3
I am developing an academic work in which I should analyze the text of 25 selected videos on various Youtube channels. My advisor gave me a script about how he is developing this, so that I work on my videos, but I just finished and the title error appears: NA' does not exist in current working directory ...
. Follows the code:
library(abjutils)
library(tidytext)
library(reticulate)
reticulate :: use_python("users/agnes/anaconda3/python")
library(spacyr)
spacy_initialize("pt_core_news_sm")
library(tidyverse)
library(magrittr)
library(stm)
library(tm)
library(ggridges)
library(formattable)
#library(subtools)
options(scipen = 999)
## Preparaando os comandos para baixar as legendas
#Campos básicos
fields_raw <- c("id", "title", "alt_title", "creator", "release_date",
"timestamp", "upload_date", "duration", "view_count",
"like_count", "dislike_count", "comment_count")
#Formatando os capos
fields <- fields_raw %>%
map_chr(~paste0("%(", ., ")s")) %>%
# usar &&& como separador de fields
paste0(collapse = "&&&") %>%
# acrescentar aspas no inicio e no final do string
paste0('"', ., '"')
channel_url <- "https://www.youtube.com/watch?v=rmZv19Iylu4"

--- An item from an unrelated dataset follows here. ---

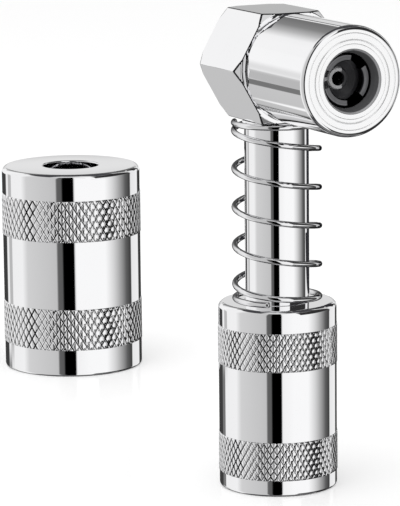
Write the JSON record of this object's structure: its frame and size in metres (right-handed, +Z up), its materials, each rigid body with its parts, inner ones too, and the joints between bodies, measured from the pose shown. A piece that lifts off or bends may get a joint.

# montar query (comando) do youtube-dl
cmd_ytdl <- str_glue("youtube-dl -o {fields} -i -v -w --skip-download --write-auto-sub --sub-lang pt {channel_url}")
view(cmd_ytdl)
# acrescentar diretorio
pasta_captions <- "C:/Users/agnes/Documents"
fs::dir_create(pasta_captions)
cmd <- str_glue("cd {pasta_captions} && {cmd_ytdl}")
arquivos_captions <- dir(pasta_captions, pattern = '*.vtt', full.names = TRUE)
amostra <- arquivos_captions[1]
read_lines(amostra) [1:12]